▸ EXERCISE DETAILS:
Take the lines from the beginning of the data below through the line holding "count on corners." and return exactly those.

--- COLLECTED MATERIAL ---

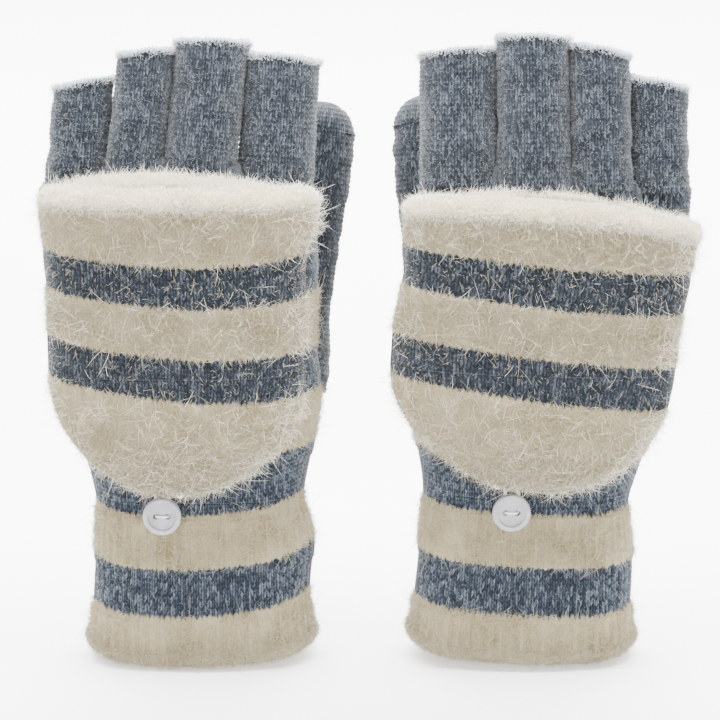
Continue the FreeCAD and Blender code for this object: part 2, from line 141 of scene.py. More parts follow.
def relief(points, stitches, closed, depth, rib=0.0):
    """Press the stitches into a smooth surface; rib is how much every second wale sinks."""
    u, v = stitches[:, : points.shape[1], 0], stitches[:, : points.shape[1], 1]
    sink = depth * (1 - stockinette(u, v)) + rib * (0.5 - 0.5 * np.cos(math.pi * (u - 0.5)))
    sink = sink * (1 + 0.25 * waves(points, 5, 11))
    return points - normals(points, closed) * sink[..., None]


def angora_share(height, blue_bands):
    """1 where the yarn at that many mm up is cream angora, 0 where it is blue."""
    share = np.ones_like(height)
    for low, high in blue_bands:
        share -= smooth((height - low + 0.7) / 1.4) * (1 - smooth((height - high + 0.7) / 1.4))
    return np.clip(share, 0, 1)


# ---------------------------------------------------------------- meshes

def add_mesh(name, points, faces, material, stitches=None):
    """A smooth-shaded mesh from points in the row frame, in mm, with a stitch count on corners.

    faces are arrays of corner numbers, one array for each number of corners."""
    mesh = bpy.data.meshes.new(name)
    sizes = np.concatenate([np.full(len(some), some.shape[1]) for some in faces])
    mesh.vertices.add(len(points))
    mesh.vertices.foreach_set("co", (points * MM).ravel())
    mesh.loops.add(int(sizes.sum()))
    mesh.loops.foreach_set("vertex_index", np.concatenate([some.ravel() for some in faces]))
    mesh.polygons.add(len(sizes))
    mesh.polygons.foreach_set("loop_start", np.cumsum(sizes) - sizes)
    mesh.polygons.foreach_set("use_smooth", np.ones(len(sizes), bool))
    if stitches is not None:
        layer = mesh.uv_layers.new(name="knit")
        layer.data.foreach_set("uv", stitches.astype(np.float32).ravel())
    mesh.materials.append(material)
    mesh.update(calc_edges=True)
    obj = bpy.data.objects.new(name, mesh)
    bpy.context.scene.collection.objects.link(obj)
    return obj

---

▸ COMPLETED TASK:
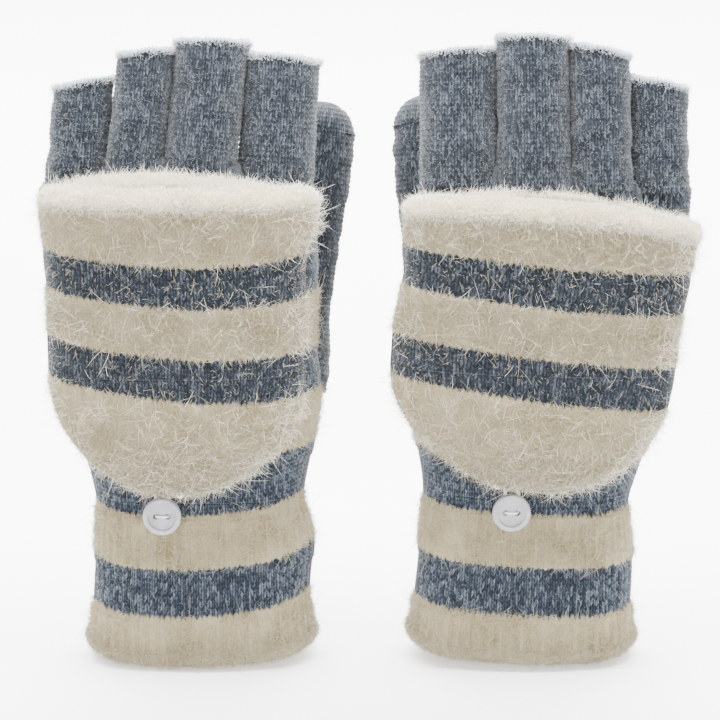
Continue the FreeCAD and Blender code for this object: part 2, from line 141 of scene.py. More parts follow.
def relief(points, stitches, closed, depth, rib=0.0):
    """Press the stitches into a smooth surface; rib is how much every second wale sinks."""
    u, v = stitches[:, : points.shape[1], 0], stitches[:, : points.shape[1], 1]
    sink = depth * (1 - stockinette(u, v)) + rib * (0.5 - 0.5 * np.cos(math.pi * (u - 0.5)))
    sink = sink * (1 + 0.25 * waves(points, 5, 11))
    return points - normals(points, closed) * sink[..., None]


def angora_share(height, blue_bands):
    """1 where the yarn at that many mm up is cream angora, 0 where it is blue."""
    share = np.ones_like(height)
    for low, high in blue_bands:
        share -= smooth((height - low + 0.7) / 1.4) * (1 - smooth((height - high + 0.7) / 1.4))
    return np.clip(share, 0, 1)


# ---------------------------------------------------------------- meshes

def add_mesh(name, points, faces, material, stitches=None):
    """A smooth-shaded mesh from points in the row frame, in mm, with a stitch count on corners.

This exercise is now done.